*Records for processing:*
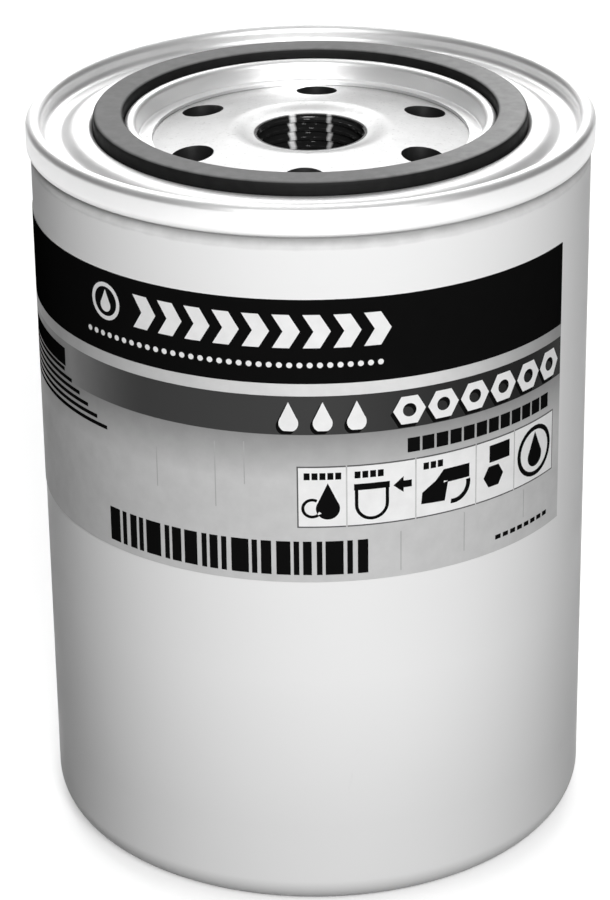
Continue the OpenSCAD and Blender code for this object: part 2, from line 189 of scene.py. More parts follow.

--

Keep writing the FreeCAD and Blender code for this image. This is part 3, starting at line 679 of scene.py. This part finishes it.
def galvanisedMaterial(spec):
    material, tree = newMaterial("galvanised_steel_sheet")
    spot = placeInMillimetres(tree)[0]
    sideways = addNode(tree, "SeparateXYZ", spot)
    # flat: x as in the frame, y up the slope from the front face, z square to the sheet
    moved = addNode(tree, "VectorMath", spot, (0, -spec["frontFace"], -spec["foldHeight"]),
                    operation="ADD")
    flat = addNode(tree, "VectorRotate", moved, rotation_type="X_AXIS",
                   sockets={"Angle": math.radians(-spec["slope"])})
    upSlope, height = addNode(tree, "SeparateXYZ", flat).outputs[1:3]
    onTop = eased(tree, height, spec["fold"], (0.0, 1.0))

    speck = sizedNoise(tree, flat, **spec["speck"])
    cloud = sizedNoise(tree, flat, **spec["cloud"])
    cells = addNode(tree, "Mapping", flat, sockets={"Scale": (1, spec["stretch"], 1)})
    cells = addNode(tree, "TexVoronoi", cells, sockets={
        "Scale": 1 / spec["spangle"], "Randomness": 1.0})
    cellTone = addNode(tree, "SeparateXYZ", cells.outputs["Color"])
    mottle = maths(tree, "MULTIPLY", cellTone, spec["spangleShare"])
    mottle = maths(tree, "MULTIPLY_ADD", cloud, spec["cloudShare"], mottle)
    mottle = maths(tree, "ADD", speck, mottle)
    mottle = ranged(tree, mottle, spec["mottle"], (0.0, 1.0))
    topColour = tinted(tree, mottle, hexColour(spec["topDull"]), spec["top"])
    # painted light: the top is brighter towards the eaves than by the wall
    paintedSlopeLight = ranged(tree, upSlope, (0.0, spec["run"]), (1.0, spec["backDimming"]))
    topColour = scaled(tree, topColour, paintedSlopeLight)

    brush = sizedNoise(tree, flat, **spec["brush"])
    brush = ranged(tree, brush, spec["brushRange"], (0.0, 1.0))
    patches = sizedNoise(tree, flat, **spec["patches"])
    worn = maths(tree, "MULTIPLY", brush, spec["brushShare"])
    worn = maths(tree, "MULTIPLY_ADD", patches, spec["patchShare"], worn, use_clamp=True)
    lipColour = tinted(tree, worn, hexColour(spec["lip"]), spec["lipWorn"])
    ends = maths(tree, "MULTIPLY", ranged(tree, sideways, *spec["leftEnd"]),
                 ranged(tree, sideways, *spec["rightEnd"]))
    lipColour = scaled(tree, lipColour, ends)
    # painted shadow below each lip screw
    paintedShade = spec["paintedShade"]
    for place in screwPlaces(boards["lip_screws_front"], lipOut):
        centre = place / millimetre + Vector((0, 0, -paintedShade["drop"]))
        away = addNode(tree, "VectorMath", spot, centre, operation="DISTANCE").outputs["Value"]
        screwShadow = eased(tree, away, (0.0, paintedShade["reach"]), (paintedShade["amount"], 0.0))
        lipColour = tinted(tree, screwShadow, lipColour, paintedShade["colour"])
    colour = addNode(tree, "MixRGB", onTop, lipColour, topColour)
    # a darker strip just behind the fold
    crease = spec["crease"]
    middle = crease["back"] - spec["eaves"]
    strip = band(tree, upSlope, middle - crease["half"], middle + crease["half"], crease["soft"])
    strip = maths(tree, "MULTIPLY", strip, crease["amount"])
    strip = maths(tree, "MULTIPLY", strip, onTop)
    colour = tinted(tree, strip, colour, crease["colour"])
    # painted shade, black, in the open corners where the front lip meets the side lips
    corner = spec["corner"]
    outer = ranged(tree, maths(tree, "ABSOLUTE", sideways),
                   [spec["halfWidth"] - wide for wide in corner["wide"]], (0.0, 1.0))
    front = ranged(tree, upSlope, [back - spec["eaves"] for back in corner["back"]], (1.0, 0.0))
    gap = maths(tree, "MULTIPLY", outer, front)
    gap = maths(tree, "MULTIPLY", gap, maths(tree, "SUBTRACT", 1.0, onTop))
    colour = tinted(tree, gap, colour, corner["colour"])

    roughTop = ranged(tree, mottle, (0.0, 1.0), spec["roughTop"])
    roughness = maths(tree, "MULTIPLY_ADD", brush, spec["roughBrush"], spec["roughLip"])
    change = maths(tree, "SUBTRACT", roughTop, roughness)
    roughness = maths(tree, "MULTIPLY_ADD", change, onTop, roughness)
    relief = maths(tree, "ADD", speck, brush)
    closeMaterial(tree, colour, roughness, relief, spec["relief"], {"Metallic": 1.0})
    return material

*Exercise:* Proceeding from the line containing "Keep writing the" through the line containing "topColour = scaled(tree, topColour, paintedSlopeLight)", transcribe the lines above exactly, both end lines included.

*Exercise output:*
Keep writing the FreeCAD and Blender code for this image. This is part 3, starting at line 679 of scene.py. This part finishes it.
def galvanisedMaterial(spec):
    material, tree = newMaterial("galvanised_steel_sheet")
    spot = placeInMillimetres(tree)[0]
    sideways = addNode(tree, "SeparateXYZ", spot)
    # flat: x as in the frame, y up the slope from the front face, z square to the sheet
    moved = addNode(tree, "VectorMath", spot, (0, -spec["frontFace"], -spec["foldHeight"]),
                    operation="ADD")
    flat = addNode(tree, "VectorRotate", moved, rotation_type="X_AXIS",
                   sockets={"Angle": math.radians(-spec["slope"])})
    upSlope, height = addNode(tree, "SeparateXYZ", flat).outputs[1:3]
    onTop = eased(tree, height, spec["fold"], (0.0, 1.0))

    speck = sizedNoise(tree, flat, **spec["speck"])
    cloud = sizedNoise(tree, flat, **spec["cloud"])
    cells = addNode(tree, "Mapping", flat, sockets={"Scale": (1, spec["stretch"], 1)})
    cells = addNode(tree, "TexVoronoi", cells, sockets={
        "Scale": 1 / spec["spangle"], "Randomness": 1.0})
    cellTone = addNode(tree, "SeparateXYZ", cells.outputs["Color"])
    mottle = maths(tree, "MULTIPLY", cellTone, spec["spangleShare"])
    mottle = maths(tree, "MULTIPLY_ADD", cloud, spec["cloudShare"], mottle)
    mottle = maths(tree, "ADD", speck, mottle)
    mottle = ranged(tree, mottle, spec["mottle"], (0.0, 1.0))
    topColour = tinted(tree, mottle, hexColour(spec["topDull"]), spec["top"])
    # painted light: the top is brighter towards the eaves than by the wall
    paintedSlopeLight = ranged(tree, upSlope, (0.0, spec["run"]), (1.0, spec["backDimming"]))
    topColour = scaled(tree, topColour, paintedSlopeLight)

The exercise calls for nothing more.